Diplomatic Academy of Georgia Rector Joseph Tsintsadze thinks that for a small country under existential risk, a consolidated position by the authorities is especially important. “The Georgian government is not consistent toward Russia, either,” he noted. “For example, while the prime minister and the foreign minister emphasize the need for building a partnership with Moscow without rejecting [Georgia’s] course toward Euro-Atlantic integration, the minister of defense and the president make another round of militant statements about Russia,” Tsintsadze said (Author’s interview, March 19).

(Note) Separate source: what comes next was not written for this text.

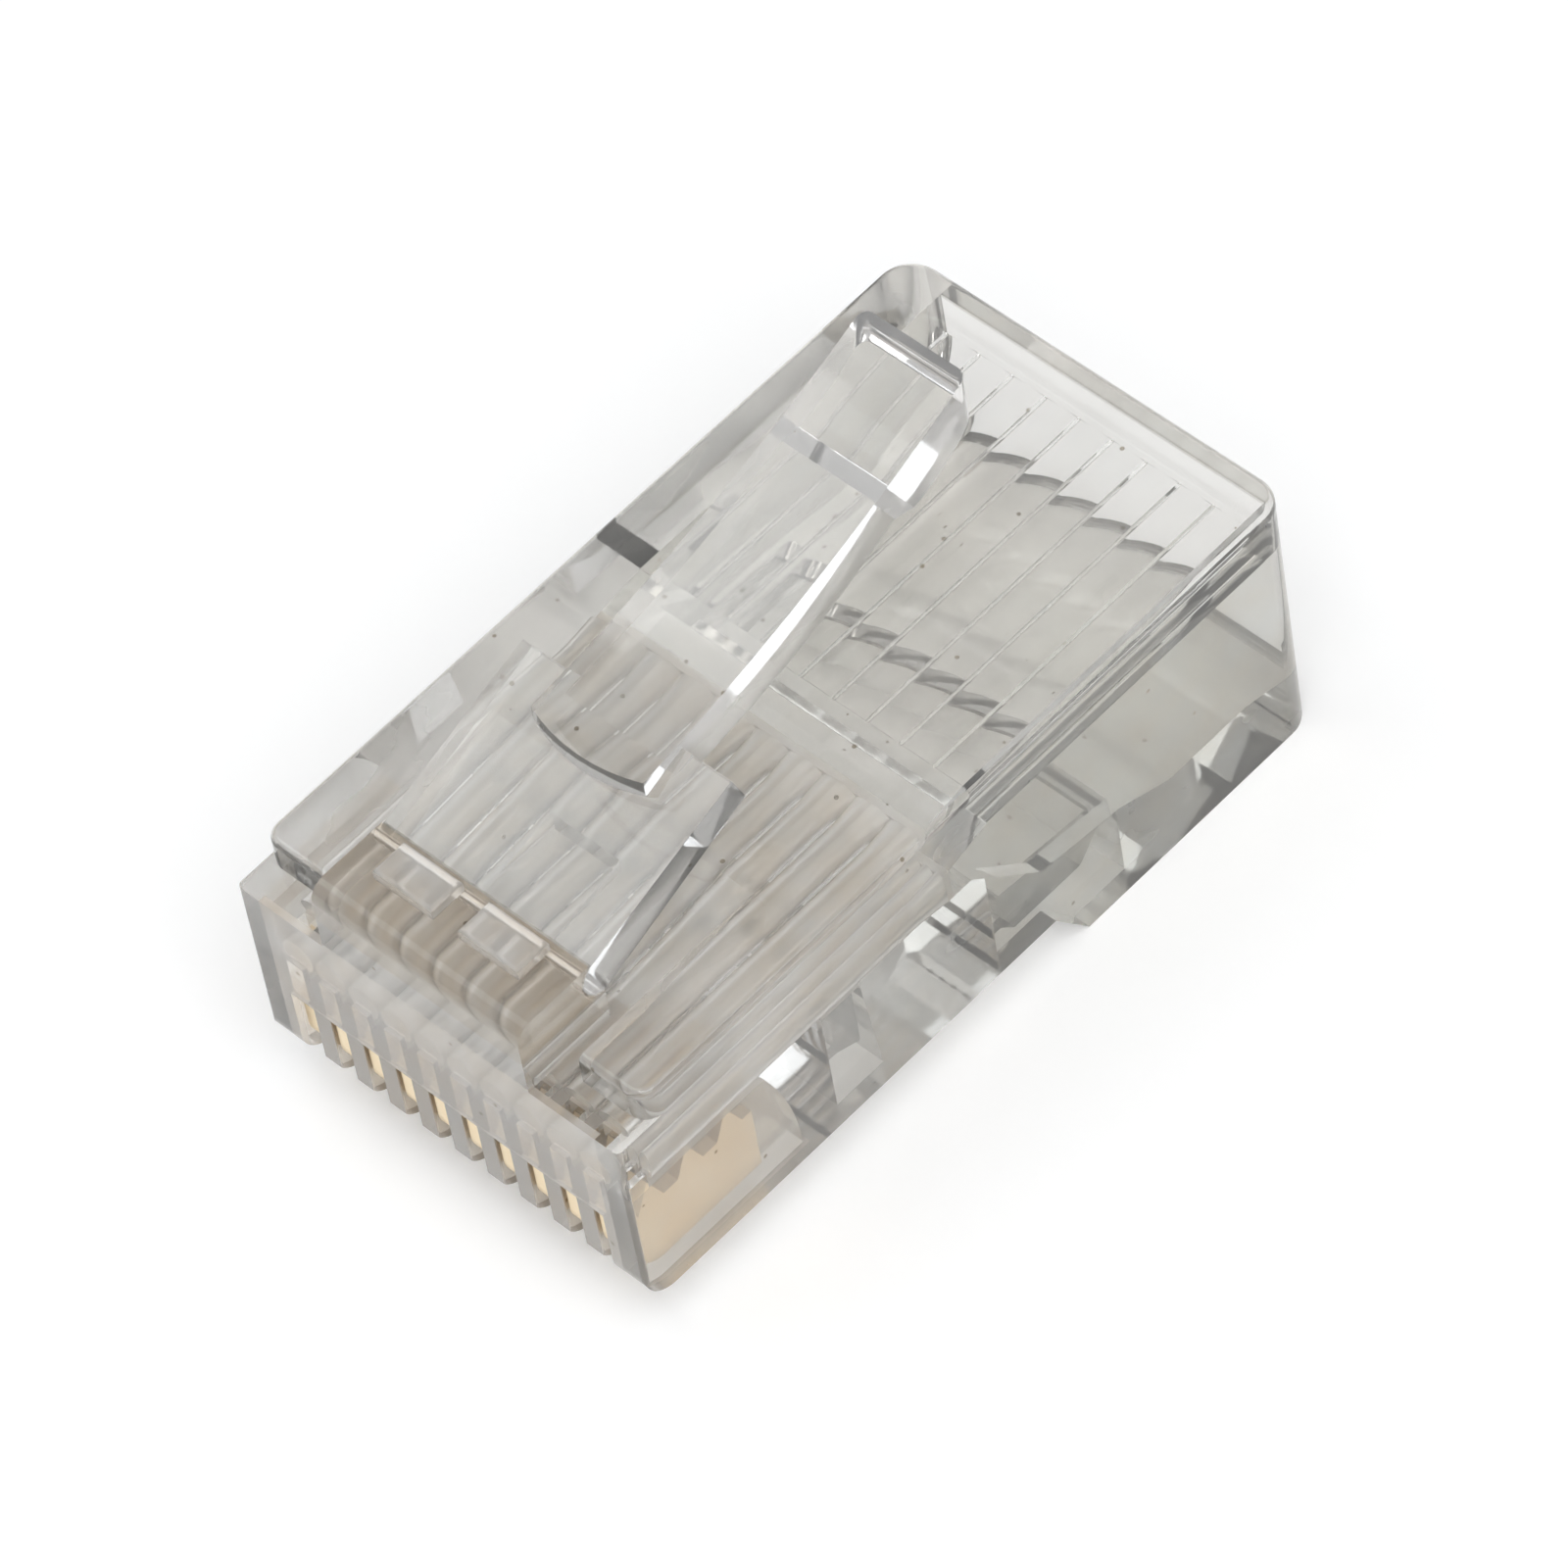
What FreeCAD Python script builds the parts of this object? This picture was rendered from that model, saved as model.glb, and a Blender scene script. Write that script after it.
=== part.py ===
"""Ten position modular plug as supplied, before a cable is crimped into it.

Pieces: the clear moulded housing, its latch (sprung at the nose) and ten blade contacts.

Frame at export: X across the width, Y along the length with the nose at -Y, Z up from the
underside of the rear block towards the latch, origin under the middle of the housing.
While the pieces are drawn, Y is counted from the face of the nose. All sizes are millimetres.
"""

import FreeCAD, Part
import math
import os

# Housing, outside
body_width = 11.68
body_length = 22.0
rail_top = 7.83             # top of the side rails above the underside of the rear block
nose_underside = 1.23       # underside of the nose above the underside of the rear block
step_start = 13.25          # where the underside starts to drop towards the rear block
step_run = 0.95             # length of the slope between the two levels of the underside
rear_corner_radius = 0.9
nose_corner_radius = 0.15
nose_lower_radius = 0.85
rear_lower_radius = 0.6

# Housing, latch side
rail_width = 1.94
rail_setback = 0.95         # nose face to the front ends of the rails
rail_corner_radius = 0.5    # outer front corner of each rail, in plan
rail_edge_radius = 0.2      # rounding along the outer top edge of the rails
recess_depth = 0.92         # recess between the rails, under the root of the latch
recess_ramp_start = 3.0     # where its floor starts to rise
recess_end = 6.5            # and where it reaches the top of the rails
recess_slot_width = 2.1     # the middle of the floor stays low for longer
recess_slot_end = 5.4

# Hinge block at the nose, and the two raised pads on it
strap_width = 6.3
block_rise = 1.2            # top of the hinge block above the rails
block_front_radius = 0.5
hinge_from_nose = 2.6
knuckle_radius = 0.55
knuckle_clearance = 0.05
pad_gap = 0.8
pad_width = 1.8
pad_length = 1.0
pad_from_nose = 1.1
pad_height = 0.35
pad_edge_radius = 0.1

# Latch
strap_angle = 19.6          # slope of the relaxed strap, degrees
shoulder_from_nose = 7.1
shoulder_thickness = 0.9
tab_root_width = 3.4
tab_tip_width = 3.1
tab_start = 5.55            # front end of the raised tab, on the strap
tab_front_bulge = 0.3       # how far that end is rounded forward in plan
tab_end = 16.9
tab_corner_radius = 0.28
tab_root_rise = 2.84        # top of the tab above the rails, at its front end
tab_tip_rise = 6.0          # and at its free end
tab_top_curl = 0.45         # how far the top of the tab hollows below a straight line
tab_under_rise = 1.73       # underside of the tab above the rails, inside the strap
tab_under_curl = 0.47
grip_length = 2.75          # thicker thumb end of the tab
grip_rise = 3.69            # underside above the rails, where the thumb end begins
grip_drop = 0.2             # the thumb end hangs this far below that
grip_slope = 0.6            # length of the step down to it
grip_round = 0.2
tip_thickness = 1.3

# Contact positions
positions = 10
pitch = 1.016
slot_width = 0.5
slot_clearance = 0.08       # between a slot and the blade in it, on each side
slot_front_rise = 2.5       # top of the open slots in the nose face above the underside
slot_front_wall = 0.4       # wall of the nose in front of the blades, above the open slots
slot_roof_end = 4.3         # rear end of the slots at the wire channels
slot_floor_end = 5.3        # and at the underside
slot_rear_bow = 0.25        # hollow of the curved rear end of the slots
face_recess = 0.15          # slotted part of the nose face behind the outer walls

# Contacts
contact_setback = 0.22
contact_length = 3.9
contact_recess = 0.45       # mating edge inside the underside of the nose
contact_corner_radius = 0.8
tine_count = 3
tine_height = 0.85
tine_base = 0.8
tine_end_margin = 0.3
tine_clearance = 0.1        # tips below the floor of the wire channels

# Wire channels and cable cavity
channel_diameter = 0.92
channel_roof_depth = 2.33   # top of the channels below the rail tops
channel_start = 1.0
channel_end = 10.5
entry_length = 0.9          # each channel widens towards the cavity, to take in its wire
entry_diameter = 1.12
cavity_width = 9.84
cavity_roof_depth = 1.9     # roof of the cavity below the rail tops
cavity_floor = 1.8          # above the underside of the rear block
funnel_length = 1.5         # slope of the roof between cavity and channels
ramp_start = 11.3
ramp_end = 13.3             # foot of the ramp that leads the wires up to the channels
ramp_end_rise = 0.95        # and its height above the cavity floor
sill_end = 17.5
sill_rise = 0.6
flare_length = 1.9
flare_drop = 0.45
flute_depth = 0.045         # very shallow round grooves in the roof, side by side behind the channels
flute_rear_margin = 0.75
ridge_width = 0.14          # fine ridges that part the grooves
ridge_height = 0.08

# Strain relief bars in their windows on the contact side
cable_window_start = 11.8
cable_window_end = 15.9
cable_window_width = 9.0
wire_window_start = 6.5
wire_window_length = 1.5
wire_window_width = 9.2
wire_window_lean = 0.3      # its rear wall leans this far towards the nose
bar_side_gap = 0.15
bar_front_gap = 0.35
bar_web = 0.4               # thickness of the web that holds each bar to its front wall
cable_bar_length = 3.3
cable_bar_top_fall = 0.35   # how much lower the rear edge of its top is than the front edge
cable_bar_heel = 0.45       # height of its blunt rear edge
wire_bar_length = 0.75
wire_bar_height = 2.1
wire_bar_bevel = 0.3
wire_bar_clearance = 0.12   # top of the wire bar below the channels

# Sizes that follow from the ones above
half_width = body_width / 2
recess_floor = rail_top - recess_depth
recess_width = body_width - 2 * rail_width
block_top = rail_top + block_rise
hinge_height = block_top - knuckle_radius
slope = math.radians(strap_angle)
channel_roof = rail_top - channel_roof_depth
channel_floor = channel_roof - channel_diameter
cavity_roof = rail_top - cavity_roof_depth
ramp_foot = cavity_floor + ramp_end_rise
slots_half_width = ((positions - 1) * pitch + slot_width) / 2
overcut = 1.0               # how far cutting shapes run past the face that they cut through
overlap = 0.3               # how far joined shapes run into each other


def vector(x, y, z):
    return FreeCAD.Vector(x, y, z)


def near(value, target):
    return abs(value - target) < 1e-6


def box(x_range, y_range, z_range):
    """Box between pairs of low and high values."""
    size = [high - low for low, high in (x_range, y_range, z_range)]
    return Part.makeBox(*size, vector(x_range[0], y_range[0], z_range[0]))


def edges_where(shape, test):
    """Edges whose two ends both pass a test of the point."""
    return [edge for edge in shape.Edges if all(test(vertex.Point) for vertex in edge.Vertexes)]


def line(start, end):
    """Straight edge in the side view, between (y, z) points."""
    return Part.LineSegment(vector(0, *start), vector(0, *end)).toShape()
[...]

The Georgian authorities’ publicly aired differences over core issues lead to particularly negative consequences. First, Western skepticism is growing about Georgia’s commitment to the values it declares, thus raising questions about the wisdom of establishing closer ties with this South Caucasus country. But at the same time, Georgian-Russian relations are themselves degrading. Several days ago, Russia’s Deputy Foreign Minister Grigory Karasin, who oversees Moscow’s relations with other post-Soviet states, issued a warning to Georgia’s president and defense minister, asking them to “slow down on their anti-Russian rhetoric” (, March 17). “Russia’s patience is not limitless,” the Russian diplomat threatened (, March 17). Such worrying statements coming out of Moscow will only strengthen the positions of those in the West who are skeptical about Georgia’s Euro-Atlantic prospects.